** Start of Dataset section **

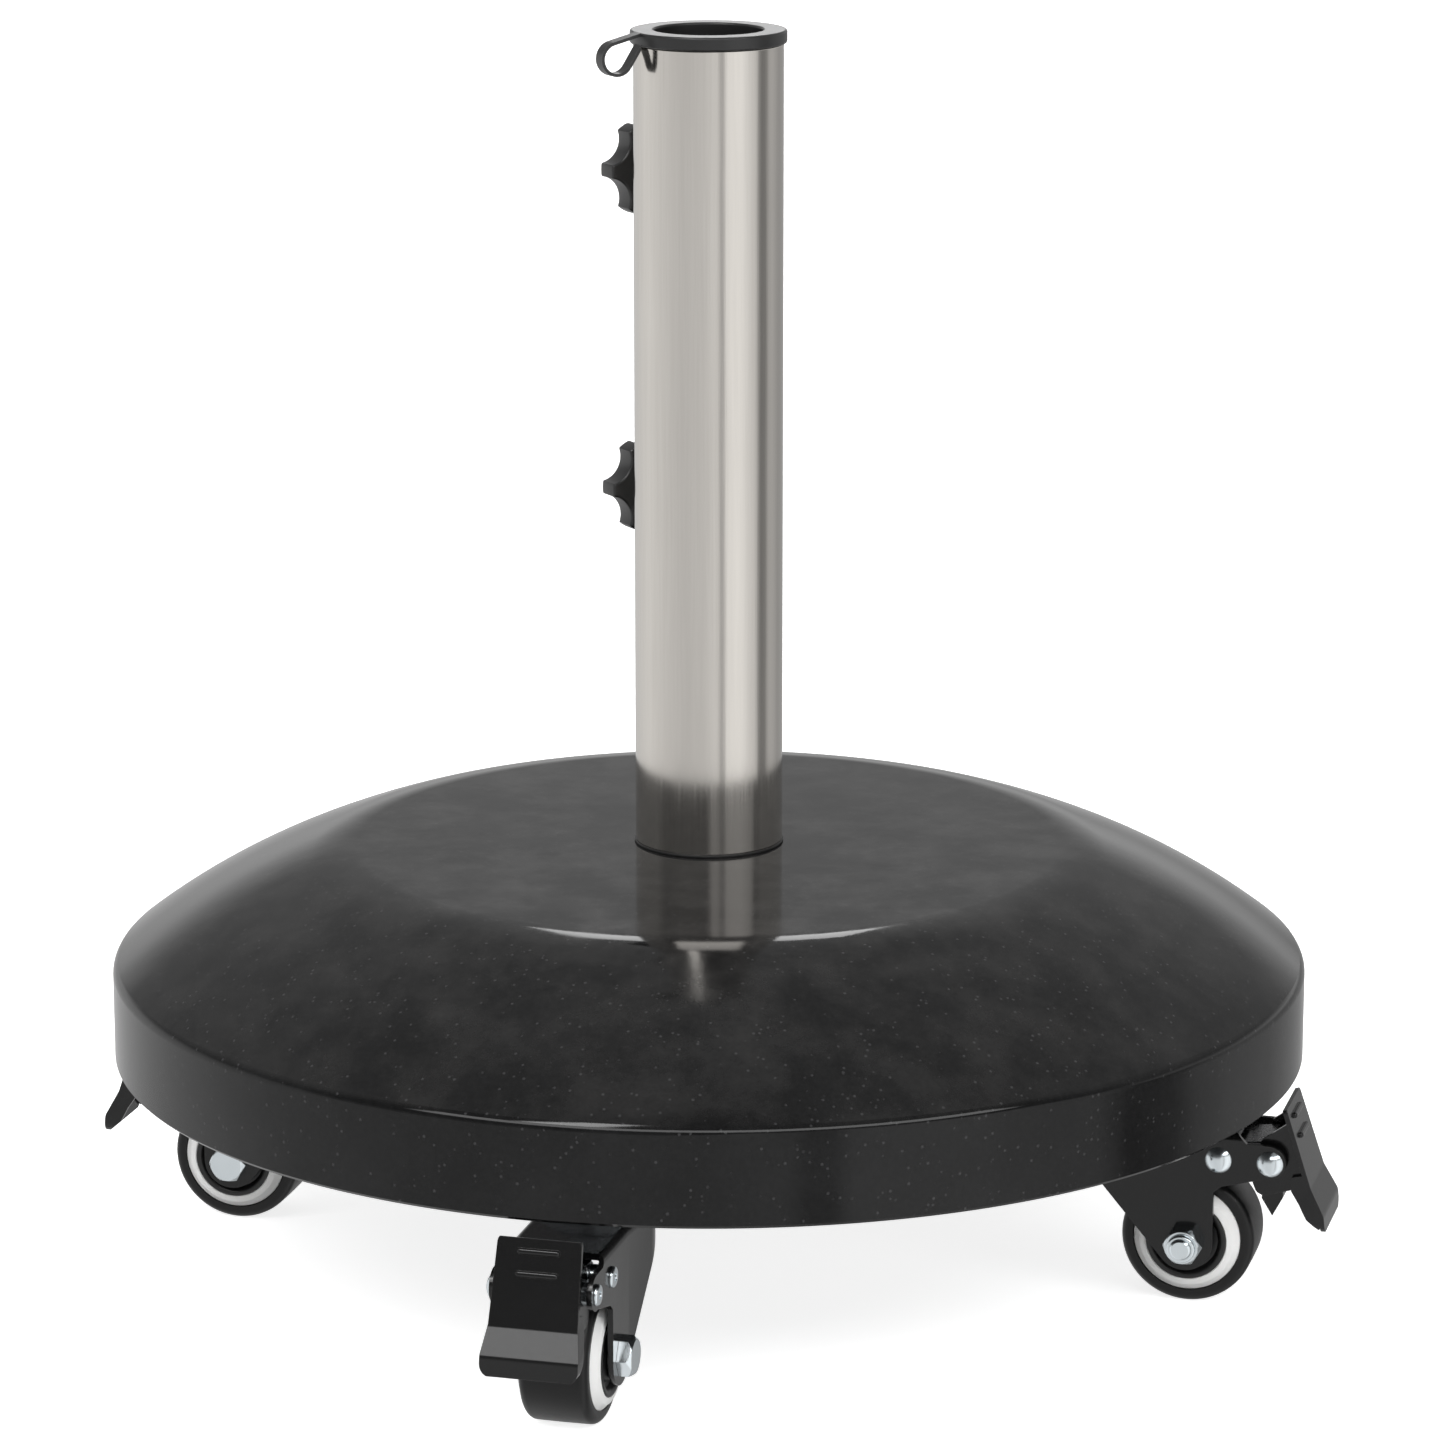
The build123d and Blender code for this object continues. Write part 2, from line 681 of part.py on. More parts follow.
def reducer_cap():
    cap = ring(cap_radius, cap_hole_radius, cap_underside, cap_top)
    cap = fillet(cap.edges().filter_by(GeomType.CIRCLE).group_by(Axis.Z)[-1], cap_edge_round)
    low = tube_end - cap_sleeve_depth
    inner = ring(cap_hole_radius + cap_sleeve_wall, cap_hole_radius, low, cap_underside + 1)
    outer = ring(cap_sleeve_radius, cap_sleeve_radius - cap_sleeve_wall, low, cap_underside + 1)
    cap += inner + outer
    gap = cap_sleeve_radius - cap_hole_radius - 1.0
    rib = Box(gap, cap_rib_width, cap_sleeve_depth, align=(Align.MIN, Align.CENTER, Align.MIN))
    for index in range(cap_rib_count):
        turn = Rot(0, 0, 360 * index / cap_rib_count)
        cap += turn * Pos(cap_hole_radius + 0.5, 0, low) * rib
    return cap


def loop_outline(inset):
    """The finger loop from the side: a drop shape hanging from the flange's edge."""
    bow_u = cap_radius + loop_reach - loop_bow_radius
    bow = Pos(bow_u, cap_top - loop_bow_drop) * Circle(loop_bow_radius - inset)
    root = Pos(cap_radius - 0.4, cap_top - loop_root_drop) * Circle(loop_root_radius - inset)
    return make_hull(bow.edges() + root.edges())


def cap_pull_loop():
    band = loop_outline(0) - loop_outline(loop_sheet)
    strap = extrude(upright(band), loop_width / 2, both=True)
    strap -= ring(cap_radius, 0, 0, cap_top + 10)
    return Rot(0, 0, loop_angle) * strap


# ----------------------------------------------------------------- knob pieces

def knob_place(drop):
    """The frame of one knob: +Z runs out along the stud, away from the tube."""
    direction = Vector(cos(radians(knob_angle)), sin(radians(knob_angle)), 0)
    return Plane(origin=(0, 0, cap_top - drop), x_dir=(0, 0, 1), z_dir=direction)


def clamp_stud(drop):
    end = knob_face + knob_socket_depth - body_gap
    stud = ring(stud_radius, 0, stud_tip_radius, end)
    stud = chamfer(stud.edges().group_by(Axis.Z)[0], 0.8)
    return knob_place(drop) * stud


def star_knob(drop):
    lobe_half = degrees(atan2(knob_lobe_width / 2, knob_radius))
    valley_half = radians(180 / knob_lobes - lobe_half)
    chord = knob_radius * sin(valley_half)
    depth = knob_radius * cos(valley_half) - knob_waist_radius
    scallop = (chord ** 2 + depth ** 2) / (2 * depth)
    star = Circle(knob_radius)
    for index in range(knob_lobes):
        angle = radians(index * 360 / knob_lobes)
        away = knob_waist_radius + scallop
        star -= Pos(away * cos(angle), away * sin(angle)) * Circle(scallop)
    head = Pos(0, 0, knob_face) * extrude(star, knob_depth)
    rims = head.edges().group_by(Axis.Z)
    head = fillet(rims[0] + rims[-1], knob_edge_round)
    hub = ring(knob_hub_radius, 0, knob_face + knob_depth - 1, knob_face + knob_depth + knob_hub_height)
    head += fillet(hub.edges().group_by(Axis.Z)[-1], 0.8)
    head -= ring(stud_bore, 0, knob_face - 1, knob_face + knob_socket_depth)
    return knob_place(drop) * head


# ------------------------------------------------------------------------ build

save(stone_base(), "stone_base")
save(pole_tube(), "pole_tube")
save(tube_floor_plate(), "tube_floor_plate")
save(tie_bolt(), "tie_bolt")
save(tie_washer(), "tie_washer")
save(foot_gasket(), "foot_gasket")
save(knob_bosses(), "knob_bosses")
save(around_stone(castor_insert()), "castor_inserts")
save(around_stone(castor_stem()), "castor_stems")
save(around_stone(upper_race()), "castor_upper_races")
save(bearing_balls(), "castor_bearing_balls")

castor_pieces = {
    "fork": castor_fork(),
    "fork_rivets": fork_rivets(),
    "axle_bolt_set": axle_bolt_set(),
    "axle_bush": axle_bush(),
    "brake_spring": detent_spring(),
    "tyre": tyre(),
    "wheel_rim": wheel_rim(),
    "hub_covers": hub_covers(),
    "brake_pedal": brake_pedal(),
    "brake_shoe": brake_shoe(),
}
for place, angle in castor_places.items():
    for piece, solid in castor_pieces.items():
        save(Rot(0, 0, angle) * Pos(castor_axle_circle, 0, 0) * solid, f"{place}_{piece}")

save(reducer_cap(), "reducer_cap")
save(cap_pull_loop(), "cap_pull_loop")
for level, drop in knob_drops.items():
    save(clamp_stud(drop), f"{level}_clamp_stud")
    save(star_knob(drop), f"{level}_star_knob")
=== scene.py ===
import json
import math

import bmesh
import bpy
from mathutils import Matrix, Vector


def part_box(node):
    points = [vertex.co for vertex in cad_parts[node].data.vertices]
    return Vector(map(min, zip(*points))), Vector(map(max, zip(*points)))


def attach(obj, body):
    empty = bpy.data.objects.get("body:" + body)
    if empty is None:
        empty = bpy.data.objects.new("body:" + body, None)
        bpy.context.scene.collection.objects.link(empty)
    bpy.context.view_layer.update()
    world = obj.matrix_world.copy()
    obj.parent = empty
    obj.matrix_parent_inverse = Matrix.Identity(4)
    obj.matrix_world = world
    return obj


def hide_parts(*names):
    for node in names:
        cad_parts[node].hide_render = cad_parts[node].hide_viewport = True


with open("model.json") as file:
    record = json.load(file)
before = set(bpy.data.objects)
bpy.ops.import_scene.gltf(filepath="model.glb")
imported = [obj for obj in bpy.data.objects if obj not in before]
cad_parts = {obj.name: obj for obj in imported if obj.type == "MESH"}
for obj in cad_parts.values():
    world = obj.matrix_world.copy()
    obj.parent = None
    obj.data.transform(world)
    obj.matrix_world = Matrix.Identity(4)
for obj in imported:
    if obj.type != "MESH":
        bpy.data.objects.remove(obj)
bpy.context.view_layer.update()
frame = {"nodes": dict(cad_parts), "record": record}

# Parasol base: a polished granite disc on four braked castors, with a steel pole tube.
# Lengths in the dictionaries are millimetres; meshes are scaled to metres when finished.
mm = 0.001
castorPlaces = {"right": 0, "front": -90, "left": 180, "back": 90}


def nodeBox(node):
    low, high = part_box(node)
    return Vector(low) / mm, Vector(high) / mm


# mesh helpers

def spinProfile(points, steps=128, axis="Z"):
    # points are (radius, place along the axis); an open profile may end on the axis
    bm = bmesh.new()
    if axis == "Z":
        verts = [bm.verts.new((r, 0, h)) for r, h in points]
        about = (0, 0, 1)
    else:
        verts = [bm.verts.new((0, h, r)) for r, h in points]
        about = (0, 1, 0)
    closed = points[0][0] > 0.001 or points[-1][0] > 0.001
    edges = [bm.edges.new(pair) for pair in zip(verts, verts[1:])]
    if closed:
        edges.append(bm.edges.new((verts[-1], verts[0])))
    bmesh.ops.spin(bm, geom=verts + edges, cent=(0, 0, 0), axis=about,
                   angle=math.tau, steps=steps, use_merge=True)
    bmesh.ops.remove_doubles(bm, verts=bm.verts, dist=0.0005)
    bmesh.ops.recalc_face_normals(bm, faces=bm.faces)
    return bm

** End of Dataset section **

Aim:
Reproduce the full listing word for word.

Answer for the task:
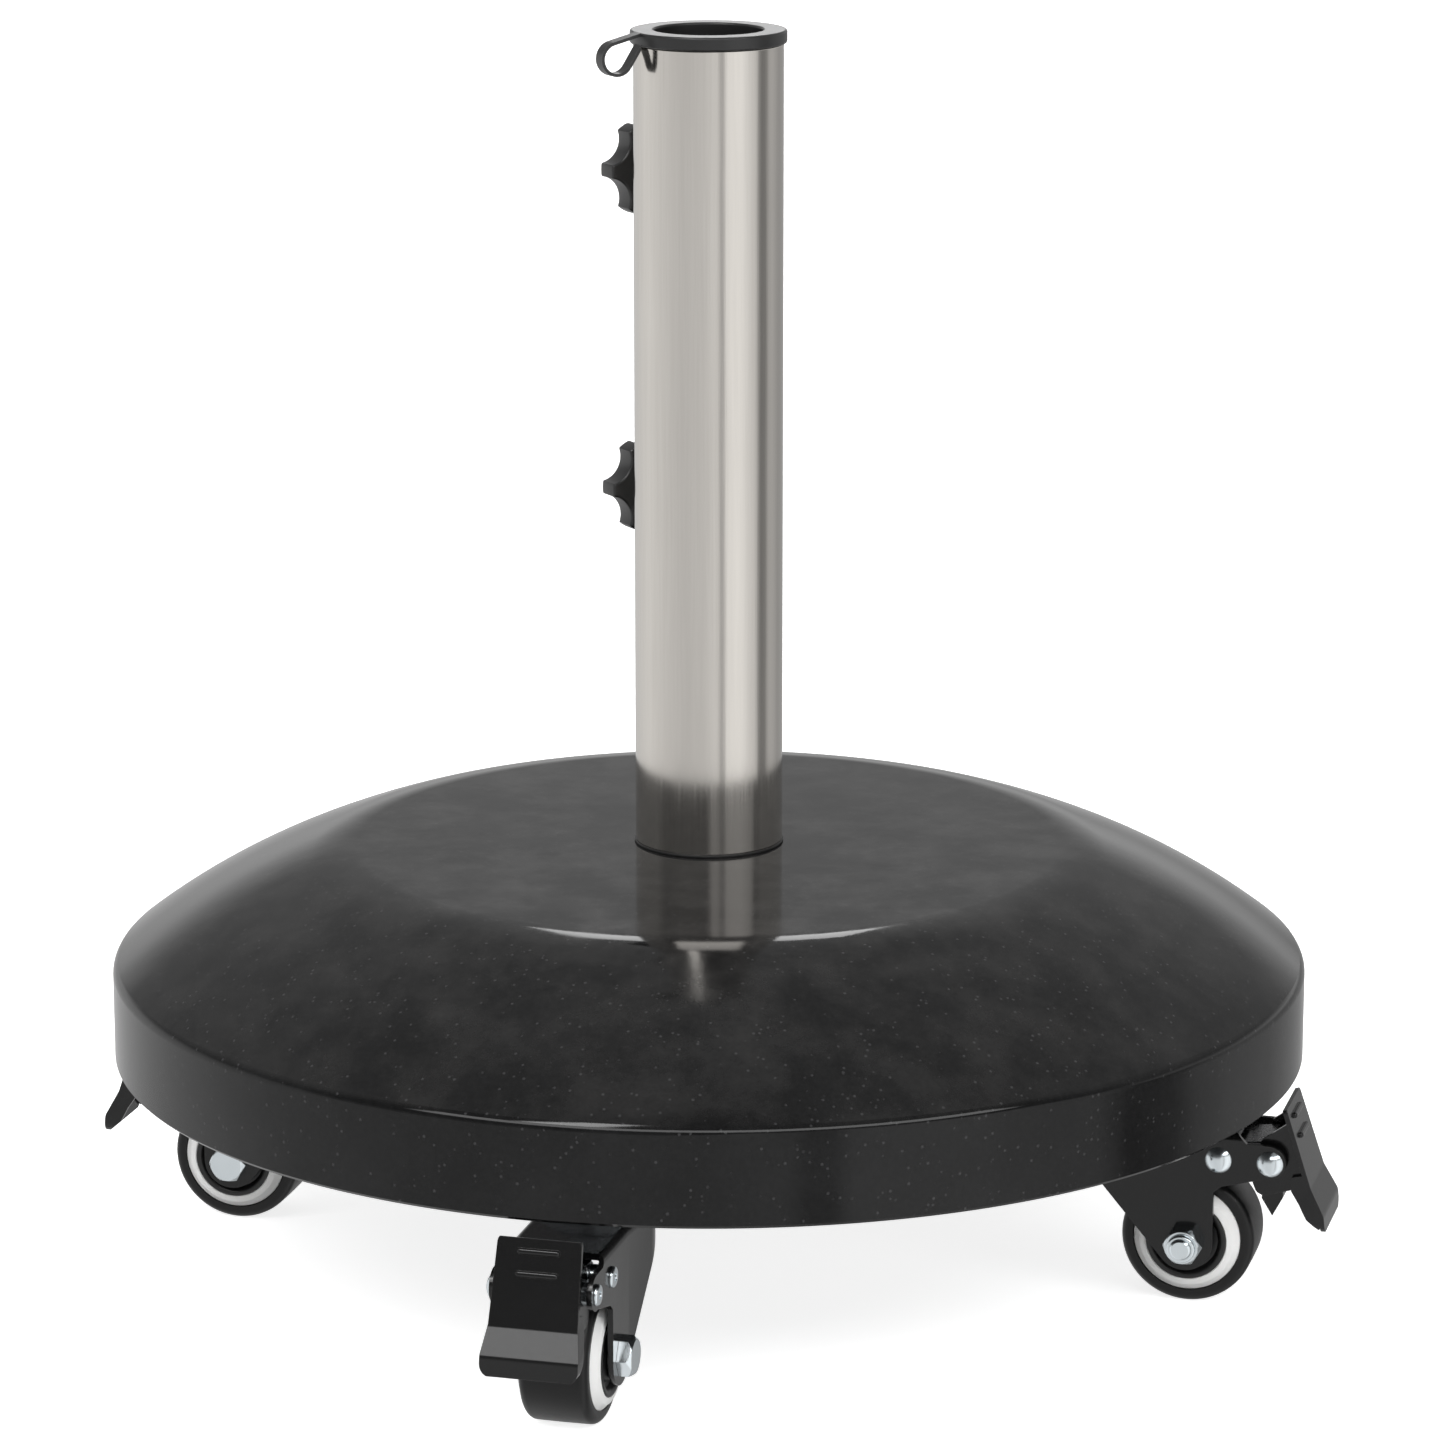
The build123d and Blender code for this object continues. Write part 2, from line 681 of part.py on. More parts follow.
def reducer_cap():
    cap = ring(cap_radius, cap_hole_radius, cap_underside, cap_top)
    cap = fillet(cap.edges().filter_by(GeomType.CIRCLE).group_by(Axis.Z)[-1], cap_edge_round)
    low = tube_end - cap_sleeve_depth
    inner = ring(cap_hole_radius + cap_sleeve_wall, cap_hole_radius, low, cap_underside + 1)
    outer = ring(cap_sleeve_radius, cap_sleeve_radius - cap_sleeve_wall, low, cap_underside + 1)
    cap += inner + outer
    gap = cap_sleeve_radius - cap_hole_radius - 1.0
    rib = Box(gap, cap_rib_width, cap_sleeve_depth, align=(Align.MIN, Align.CENTER, Align.MIN))
    for index in range(cap_rib_count):
        turn = Rot(0, 0, 360 * index / cap_rib_count)
        cap += turn * Pos(cap_hole_radius + 0.5, 0, low) * rib
    return cap


def loop_outline(inset):
    """The finger loop from the side: a drop shape hanging from the flange's edge."""
    bow_u = cap_radius + loop_reach - loop_bow_radius
    bow = Pos(bow_u, cap_top - loop_bow_drop) * Circle(loop_bow_radius - inset)
    root = Pos(cap_radius - 0.4, cap_top - loop_root_drop) * Circle(loop_root_radius - inset)
    return make_hull(bow.edges() + root.edges())


def cap_pull_loop():
    band = loop_outline(0) - loop_outline(loop_sheet)
    strap = extrude(upright(band), loop_width / 2, both=True)
    strap -= ring(cap_radius, 0, 0, cap_top + 10)
    return Rot(0, 0, loop_angle) * strap


# ----------------------------------------------------------------- knob pieces

def knob_place(drop):
    """The frame of one knob: +Z runs out along the stud, away from the tube."""
    direction = Vector(cos(radians(knob_angle)), sin(radians(knob_angle)), 0)
    return Plane(origin=(0, 0, cap_top - drop), x_dir=(0, 0, 1), z_dir=direction)


def clamp_stud(drop):
    end = knob_face + knob_socket_depth - body_gap
    stud = ring(stud_radius, 0, stud_tip_radius, end)
    stud = chamfer(stud.edges().group_by(Axis.Z)[0], 0.8)
    return knob_place(drop) * stud


def star_knob(drop):
    lobe_half = degrees(atan2(knob_lobe_width / 2, knob_radius))
    valley_half = radians(180 / knob_lobes - lobe_half)
    chord = knob_radius * sin(valley_half)
    depth = knob_radius * cos(valley_half) - knob_waist_radius
    scallop = (chord ** 2 + depth ** 2) / (2 * depth)
    star = Circle(knob_radius)
    for index in range(knob_lobes):
        angle = radians(index * 360 / knob_lobes)
        away = knob_waist_radius + scallop
        star -= Pos(away * cos(angle), away * sin(angle)) * Circle(scallop)
    head = Pos(0, 0, knob_face) * extrude(star, knob_depth)
    rims = head.edges().group_by(Axis.Z)
    head = fillet(rims[0] + rims[-1], knob_edge_round)
    hub = ring(knob_hub_radius, 0, knob_face + knob_depth - 1, knob_face + knob_depth + knob_hub_height)
    head += fillet(hub.edges().group_by(Axis.Z)[-1], 0.8)
    head -= ring(stud_bore, 0, knob_face - 1, knob_face + knob_socket_depth)
    return knob_place(drop) * head


# ------------------------------------------------------------------------ build

save(stone_base(), "stone_base")
save(pole_tube(), "pole_tube")
save(tube_floor_plate(), "tube_floor_plate")
save(tie_bolt(), "tie_bolt")
save(tie_washer(), "tie_washer")
save(foot_gasket(), "foot_gasket")
save(knob_bosses(), "knob_bosses")
save(around_stone(castor_insert()), "castor_inserts")
save(around_stone(castor_stem()), "castor_stems")
save(around_stone(upper_race()), "castor_upper_races")
save(bearing_balls(), "castor_bearing_balls")

castor_pieces = {
    "fork": castor_fork(),
    "fork_rivets": fork_rivets(),
    "axle_bolt_set": axle_bolt_set(),
    "axle_bush": axle_bush(),
    "brake_spring": detent_spring(),
    "tyre": tyre(),
    "wheel_rim": wheel_rim(),
    "hub_covers": hub_covers(),
    "brake_pedal": brake_pedal(),
    "brake_shoe": brake_shoe(),
}
for place, angle in castor_places.items():
    for piece, solid in castor_pieces.items():
        save(Rot(0, 0, angle) * Pos(castor_axle_circle, 0, 0) * solid, f"{place}_{piece}")

save(reducer_cap(), "reducer_cap")
save(cap_pull_loop(), "cap_pull_loop")
for level, drop in knob_drops.items():
    save(clamp_stud(drop), f"{level}_clamp_stud")
    save(star_knob(drop), f"{level}_star_knob")
=== scene.py ===
import json
import math

import bmesh
import bpy
from mathutils import Matrix, Vector


def part_box(node):
    points = [vertex.co for vertex in cad_parts[node].data.vertices]
    return Vector(map(min, zip(*points))), Vector(map(max, zip(*points)))


def attach(obj, body):
    empty = bpy.data.objects.get("body:" + body)
    if empty is None:
        empty = bpy.data.objects.new("body:" + body, None)
        bpy.context.scene.collection.objects.link(empty)
    bpy.context.view_layer.update()
    world = obj.matrix_world.copy()
    obj.parent = empty
    obj.matrix_parent_inverse = Matrix.Identity(4)
    obj.matrix_world = world
    return obj


def hide_parts(*names):
    for node in names:
        cad_parts[node].hide_render = cad_parts[node].hide_viewport = True


with open("model.json") as file:
    record = json.load(file)
before = set(bpy.data.objects)
bpy.ops.import_scene.gltf(filepath="model.glb")
imported = [obj for obj in bpy.data.objects if obj not in before]
cad_parts = {obj.name: obj for obj in imported if obj.type == "MESH"}
for obj in cad_parts.values():
    world = obj.matrix_world.copy()
    obj.parent = None
    obj.data.transform(world)
    obj.matrix_world = Matrix.Identity(4)
for obj in imported:
    if obj.type != "MESH":
        bpy.data.objects.remove(obj)
bpy.context.view_layer.update()
frame = {"nodes": dict(cad_parts), "record": record}

# Parasol base: a polished granite disc on four braked castors, with a steel pole tube.
# Lengths in the dictionaries are millimetres; meshes are scaled to metres when finished.
mm = 0.001
castorPlaces = {"right": 0, "front": -90, "left": 180, "back": 90}


def nodeBox(node):
    low, high = part_box(node)
    return Vector(low) / mm, Vector(high) / mm


# mesh helpers

def spinProfile(points, steps=128, axis="Z"):
    # points are (radius, place along the axis); an open profile may end on the axis
    bm = bmesh.new()
    if axis == "Z":
        verts = [bm.verts.new((r, 0, h)) for r, h in points]
        about = (0, 0, 1)
    else:
        verts = [bm.verts.new((0, h, r)) for r, h in points]
        about = (0, 1, 0)
    closed = points[0][0] > 0.001 or points[-1][0] > 0.001
    edges = [bm.edges.new(pair) for pair in zip(verts, verts[1:])]
    if closed:
        edges.append(bm.edges.new((verts[-1], verts[0])))
    bmesh.ops.spin(bm, geom=verts + edges, cent=(0, 0, 0), axis=about,
                   angle=math.tau, steps=steps, use_merge=True)
    bmesh.ops.remove_doubles(bm, verts=bm.verts, dist=0.0005)
    bmesh.ops.recalc_face_normals(bm, faces=bm.faces)
    return bm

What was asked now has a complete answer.